Nach Ansicht ist des Bundesgerichtshof (BGH, Urteil vom 15. 3. 2016 – II ZR 119/14) ist die Beklagte Direktorin nach § 64 GmbHG zur Zahlung von 110.151,66 € verpflichtet. Diese Norm ist auf eine Limited, über deren Vermögen in Deutschland das Insolvenzverfahren eröffnet worden sei, anwendbar.

Die Limited war ab dem 1. Oktober 2006 ausweislich der Liquiditätsbilanzen zahlungsunfähig. Nach § 64 GmbHG sind die Geschäftsführer einer Gesellschaft mit beschränkter Haftung der Gesellschaft – oder nach Eröffnung des Insolvenzverfahrens dem Insolvenzverwalter – zum Ersatz von Zahlungen verpflichtet, die nach Eintritt der Zahlungsunfähigkeit der Gesellschaft oder nach Feststellung ihrer Überschuldung geleistet worden sind. Diese Vorschrift findet auch auf die Direktorin einer Limited Anwendung.

Der Zweck der Vorschrift besteht darin, Masseverkürzungen im Vorfeld des Insolvenzverfahrens zu verhindern und für den Fall, dass der Geschäftsführer seiner Massesicherungspflicht nicht nachkommt, sicherzustellen, dass das Gesellschaftsvermögen wieder aufgefüllt wird, damit es im Insolvenzverfahren zur ranggerechten und gleichmäßigen Befriedigung aller Gesellschaftsgläubiger zur Verfügung steht. Damit wird von § 64 GmbHG nicht ein Schaden der Gesellschaft erfasst, sondern ein Schaden der künftigen Insolvenzgläubiger. Die verbotswidrigen Zahlungen dienen in der Regel der Erfüllung von Verbindlichkeiten der Gesellschaft und führen bei dieser nur zur Verkürzung der Bilanzsumme, nicht aber zu einem Vermögensschaden. Verringert wird nur die Insolvenzmasse in dem nachfolgenden Insolvenzverfahren, was zu einem Schaden allein der Insolvenzgläubiger führt.
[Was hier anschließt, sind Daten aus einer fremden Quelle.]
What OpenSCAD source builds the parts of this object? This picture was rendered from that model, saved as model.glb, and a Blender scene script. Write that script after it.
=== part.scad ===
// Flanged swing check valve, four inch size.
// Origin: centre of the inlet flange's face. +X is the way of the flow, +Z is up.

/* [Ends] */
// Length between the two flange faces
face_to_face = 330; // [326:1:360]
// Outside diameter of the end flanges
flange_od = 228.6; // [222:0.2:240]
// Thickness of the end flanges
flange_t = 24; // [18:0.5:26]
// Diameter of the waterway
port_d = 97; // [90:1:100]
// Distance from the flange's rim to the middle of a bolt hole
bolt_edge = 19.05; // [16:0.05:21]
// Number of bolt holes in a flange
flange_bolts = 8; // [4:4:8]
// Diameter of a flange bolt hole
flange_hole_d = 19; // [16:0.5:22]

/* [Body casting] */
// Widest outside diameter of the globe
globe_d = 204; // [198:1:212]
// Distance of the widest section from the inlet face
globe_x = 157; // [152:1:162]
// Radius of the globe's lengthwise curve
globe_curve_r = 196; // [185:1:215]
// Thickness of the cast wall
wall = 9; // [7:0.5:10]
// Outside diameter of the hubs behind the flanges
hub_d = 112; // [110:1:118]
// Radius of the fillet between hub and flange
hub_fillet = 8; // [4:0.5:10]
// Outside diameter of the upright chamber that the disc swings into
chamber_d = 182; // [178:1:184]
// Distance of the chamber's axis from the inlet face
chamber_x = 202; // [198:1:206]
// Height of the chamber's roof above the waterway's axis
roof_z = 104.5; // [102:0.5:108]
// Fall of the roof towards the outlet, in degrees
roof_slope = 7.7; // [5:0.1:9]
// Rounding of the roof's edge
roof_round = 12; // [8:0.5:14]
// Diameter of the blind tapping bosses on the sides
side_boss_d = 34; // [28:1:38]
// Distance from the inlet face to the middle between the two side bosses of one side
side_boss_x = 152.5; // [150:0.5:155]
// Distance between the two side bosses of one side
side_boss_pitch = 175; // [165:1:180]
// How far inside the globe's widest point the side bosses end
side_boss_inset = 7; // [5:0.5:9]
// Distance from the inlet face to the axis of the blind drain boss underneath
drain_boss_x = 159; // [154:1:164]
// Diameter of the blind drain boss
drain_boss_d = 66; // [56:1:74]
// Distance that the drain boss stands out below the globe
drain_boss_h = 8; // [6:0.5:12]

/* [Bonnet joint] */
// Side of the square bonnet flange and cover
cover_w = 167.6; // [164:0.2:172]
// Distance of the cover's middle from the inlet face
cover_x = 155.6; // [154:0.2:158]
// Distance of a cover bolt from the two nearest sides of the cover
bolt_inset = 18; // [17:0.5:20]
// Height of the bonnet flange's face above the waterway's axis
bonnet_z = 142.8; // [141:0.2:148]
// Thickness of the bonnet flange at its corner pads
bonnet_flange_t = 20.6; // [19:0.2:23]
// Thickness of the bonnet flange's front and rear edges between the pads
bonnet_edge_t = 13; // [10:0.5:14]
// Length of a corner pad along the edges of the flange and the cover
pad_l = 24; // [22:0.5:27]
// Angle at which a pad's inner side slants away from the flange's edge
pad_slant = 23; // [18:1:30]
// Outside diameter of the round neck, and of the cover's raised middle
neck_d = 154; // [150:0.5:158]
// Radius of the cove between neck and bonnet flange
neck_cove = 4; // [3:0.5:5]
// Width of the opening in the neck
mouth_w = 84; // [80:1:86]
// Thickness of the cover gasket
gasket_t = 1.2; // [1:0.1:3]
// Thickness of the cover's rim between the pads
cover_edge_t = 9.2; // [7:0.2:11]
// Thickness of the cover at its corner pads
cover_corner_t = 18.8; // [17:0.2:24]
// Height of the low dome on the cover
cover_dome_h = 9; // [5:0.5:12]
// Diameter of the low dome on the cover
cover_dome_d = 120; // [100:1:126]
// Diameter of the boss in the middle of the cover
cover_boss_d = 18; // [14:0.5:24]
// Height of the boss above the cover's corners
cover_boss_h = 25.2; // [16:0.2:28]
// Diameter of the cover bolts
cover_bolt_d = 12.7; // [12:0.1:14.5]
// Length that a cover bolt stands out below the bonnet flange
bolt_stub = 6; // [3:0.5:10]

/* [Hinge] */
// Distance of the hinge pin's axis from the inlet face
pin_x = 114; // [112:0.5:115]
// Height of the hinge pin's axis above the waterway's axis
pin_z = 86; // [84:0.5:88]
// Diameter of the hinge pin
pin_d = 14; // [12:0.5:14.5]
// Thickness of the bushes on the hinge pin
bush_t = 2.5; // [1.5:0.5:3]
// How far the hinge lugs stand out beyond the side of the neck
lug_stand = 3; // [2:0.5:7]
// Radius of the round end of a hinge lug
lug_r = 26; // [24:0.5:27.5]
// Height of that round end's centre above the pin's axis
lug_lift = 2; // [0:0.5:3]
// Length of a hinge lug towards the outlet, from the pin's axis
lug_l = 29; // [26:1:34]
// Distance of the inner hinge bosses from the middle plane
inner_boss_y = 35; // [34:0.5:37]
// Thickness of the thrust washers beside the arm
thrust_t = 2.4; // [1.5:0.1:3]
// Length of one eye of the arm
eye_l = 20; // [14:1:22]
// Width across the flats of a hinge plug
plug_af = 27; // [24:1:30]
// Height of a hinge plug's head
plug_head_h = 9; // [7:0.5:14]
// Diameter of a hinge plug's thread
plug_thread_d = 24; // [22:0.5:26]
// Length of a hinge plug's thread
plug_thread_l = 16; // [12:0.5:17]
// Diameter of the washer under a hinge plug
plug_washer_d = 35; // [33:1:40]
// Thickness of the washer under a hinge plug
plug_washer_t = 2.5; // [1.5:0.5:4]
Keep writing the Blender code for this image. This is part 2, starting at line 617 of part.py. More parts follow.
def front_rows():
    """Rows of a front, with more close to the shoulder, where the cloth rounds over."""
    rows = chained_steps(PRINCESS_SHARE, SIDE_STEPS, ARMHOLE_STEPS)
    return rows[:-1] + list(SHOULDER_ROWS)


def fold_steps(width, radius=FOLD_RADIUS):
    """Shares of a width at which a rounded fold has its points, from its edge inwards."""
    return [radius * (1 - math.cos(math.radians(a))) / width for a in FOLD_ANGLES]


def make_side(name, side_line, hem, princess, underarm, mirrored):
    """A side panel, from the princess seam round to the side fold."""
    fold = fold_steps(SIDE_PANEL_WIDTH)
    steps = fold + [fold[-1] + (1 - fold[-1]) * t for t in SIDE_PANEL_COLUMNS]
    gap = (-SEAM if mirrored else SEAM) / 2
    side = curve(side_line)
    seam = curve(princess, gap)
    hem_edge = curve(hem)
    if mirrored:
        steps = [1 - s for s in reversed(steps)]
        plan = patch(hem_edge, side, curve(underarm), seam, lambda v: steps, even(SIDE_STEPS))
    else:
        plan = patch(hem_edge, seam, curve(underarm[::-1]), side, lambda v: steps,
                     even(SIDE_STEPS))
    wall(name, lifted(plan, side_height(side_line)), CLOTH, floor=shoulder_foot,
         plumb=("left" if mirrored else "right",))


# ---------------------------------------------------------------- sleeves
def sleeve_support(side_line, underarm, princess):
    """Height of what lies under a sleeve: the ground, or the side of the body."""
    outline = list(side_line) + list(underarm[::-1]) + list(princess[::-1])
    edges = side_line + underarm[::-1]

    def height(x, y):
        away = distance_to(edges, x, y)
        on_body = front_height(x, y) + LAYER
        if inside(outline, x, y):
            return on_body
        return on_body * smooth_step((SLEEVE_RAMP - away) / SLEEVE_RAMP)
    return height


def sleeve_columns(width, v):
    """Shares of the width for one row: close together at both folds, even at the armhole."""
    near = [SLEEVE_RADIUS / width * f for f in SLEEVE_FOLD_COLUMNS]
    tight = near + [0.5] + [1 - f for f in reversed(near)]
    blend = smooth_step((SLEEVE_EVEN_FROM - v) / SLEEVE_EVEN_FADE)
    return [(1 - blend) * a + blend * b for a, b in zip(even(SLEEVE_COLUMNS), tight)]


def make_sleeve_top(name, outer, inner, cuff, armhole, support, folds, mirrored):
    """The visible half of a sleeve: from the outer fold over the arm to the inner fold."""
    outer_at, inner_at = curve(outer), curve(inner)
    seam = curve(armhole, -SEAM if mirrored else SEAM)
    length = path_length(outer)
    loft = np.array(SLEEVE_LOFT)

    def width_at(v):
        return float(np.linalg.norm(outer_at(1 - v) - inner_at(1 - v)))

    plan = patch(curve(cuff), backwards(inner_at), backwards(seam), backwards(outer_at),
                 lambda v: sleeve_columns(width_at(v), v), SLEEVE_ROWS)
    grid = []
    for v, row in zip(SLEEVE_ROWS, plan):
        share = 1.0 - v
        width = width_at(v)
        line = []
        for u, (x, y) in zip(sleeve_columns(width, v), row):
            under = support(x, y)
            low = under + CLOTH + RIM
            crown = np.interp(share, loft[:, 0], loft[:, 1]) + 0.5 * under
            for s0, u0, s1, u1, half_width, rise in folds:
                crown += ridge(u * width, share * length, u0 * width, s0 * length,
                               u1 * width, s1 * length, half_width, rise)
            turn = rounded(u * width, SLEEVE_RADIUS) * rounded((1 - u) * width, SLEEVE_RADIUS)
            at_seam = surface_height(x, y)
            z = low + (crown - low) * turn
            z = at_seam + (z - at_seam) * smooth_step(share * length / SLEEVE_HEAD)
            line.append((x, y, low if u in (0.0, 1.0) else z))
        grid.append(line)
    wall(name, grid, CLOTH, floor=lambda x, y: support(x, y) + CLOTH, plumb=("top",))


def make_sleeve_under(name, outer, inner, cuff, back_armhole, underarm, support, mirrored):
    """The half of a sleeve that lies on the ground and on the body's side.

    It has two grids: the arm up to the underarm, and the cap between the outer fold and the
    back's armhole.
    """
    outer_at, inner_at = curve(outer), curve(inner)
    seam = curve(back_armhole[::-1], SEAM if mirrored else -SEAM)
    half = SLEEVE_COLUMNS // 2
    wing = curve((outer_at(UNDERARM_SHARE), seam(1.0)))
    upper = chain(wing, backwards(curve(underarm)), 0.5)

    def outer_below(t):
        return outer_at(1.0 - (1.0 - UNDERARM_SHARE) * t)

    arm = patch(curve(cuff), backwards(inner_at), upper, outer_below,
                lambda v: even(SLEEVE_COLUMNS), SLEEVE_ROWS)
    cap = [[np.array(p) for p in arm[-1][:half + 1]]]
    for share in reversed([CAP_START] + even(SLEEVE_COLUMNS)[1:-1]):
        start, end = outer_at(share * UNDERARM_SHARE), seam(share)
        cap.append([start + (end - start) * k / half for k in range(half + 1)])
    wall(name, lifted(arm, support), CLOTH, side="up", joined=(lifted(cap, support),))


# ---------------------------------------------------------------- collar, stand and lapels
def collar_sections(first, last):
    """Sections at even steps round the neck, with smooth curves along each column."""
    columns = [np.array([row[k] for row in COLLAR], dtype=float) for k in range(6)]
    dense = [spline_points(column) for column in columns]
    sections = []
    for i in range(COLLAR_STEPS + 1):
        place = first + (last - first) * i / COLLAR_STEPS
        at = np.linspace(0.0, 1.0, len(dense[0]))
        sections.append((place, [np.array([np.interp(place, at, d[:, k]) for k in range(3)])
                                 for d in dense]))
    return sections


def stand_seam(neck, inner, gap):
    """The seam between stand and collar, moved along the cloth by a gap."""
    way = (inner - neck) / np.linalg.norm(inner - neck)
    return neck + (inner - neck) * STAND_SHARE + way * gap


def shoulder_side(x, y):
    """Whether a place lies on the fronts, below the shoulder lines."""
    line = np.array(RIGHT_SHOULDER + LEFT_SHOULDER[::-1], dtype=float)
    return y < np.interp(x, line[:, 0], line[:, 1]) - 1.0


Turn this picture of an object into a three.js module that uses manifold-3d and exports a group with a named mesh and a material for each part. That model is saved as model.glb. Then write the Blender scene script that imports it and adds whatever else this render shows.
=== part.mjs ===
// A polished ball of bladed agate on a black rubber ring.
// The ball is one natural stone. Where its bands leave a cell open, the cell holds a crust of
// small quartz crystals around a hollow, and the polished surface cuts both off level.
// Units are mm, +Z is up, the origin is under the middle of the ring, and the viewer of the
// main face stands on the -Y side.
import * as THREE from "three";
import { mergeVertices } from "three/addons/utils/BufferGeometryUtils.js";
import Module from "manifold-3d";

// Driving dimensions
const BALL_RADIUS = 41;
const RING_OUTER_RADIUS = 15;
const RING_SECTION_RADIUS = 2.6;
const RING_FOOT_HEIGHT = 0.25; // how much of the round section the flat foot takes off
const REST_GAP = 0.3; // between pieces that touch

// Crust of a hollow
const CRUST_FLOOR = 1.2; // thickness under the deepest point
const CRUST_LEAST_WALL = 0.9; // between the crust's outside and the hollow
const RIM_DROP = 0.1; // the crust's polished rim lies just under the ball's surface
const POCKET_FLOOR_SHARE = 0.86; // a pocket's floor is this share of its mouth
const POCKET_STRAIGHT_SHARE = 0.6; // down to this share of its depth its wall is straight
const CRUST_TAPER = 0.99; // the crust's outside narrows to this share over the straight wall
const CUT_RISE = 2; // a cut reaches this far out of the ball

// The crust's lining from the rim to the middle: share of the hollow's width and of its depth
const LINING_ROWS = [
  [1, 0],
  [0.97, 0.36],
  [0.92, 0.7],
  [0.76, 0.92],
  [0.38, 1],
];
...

Dieser Gesetzeszweck trifft auf beide Gesellschaftsformen zu. Sowohl in der Gesellschaft mit beschränkter Haftung als auch in der Limited haften die Gesellschafter grundsätzlich nicht mit ihrem persönlichen Vermögen für die Gesellschaftsschulden. In beiden Gesellschaftsformen werden die Geschäfte von einer dafür verantwortlichen, nicht notwendig auch als Gesellschafter beteiligten Person geführt. Bei beiden Gesellschaftsformen besteht die Gefahr, dass der Geschäftsführer oder der Direktor nach Insolvenzreife Zahlungen zu Lasten der späteren Insolvenzgläubiger leistet und damit die Insolvenzmasse verkürzt.

Diese Umstände rechtfertigen es, den Geschäftsführer deutschen Rechts und den Direktor englischen oder walisischen Rechts in Bezug auf die Haftung bei derartigen Zahlungen gleichzubehandeln.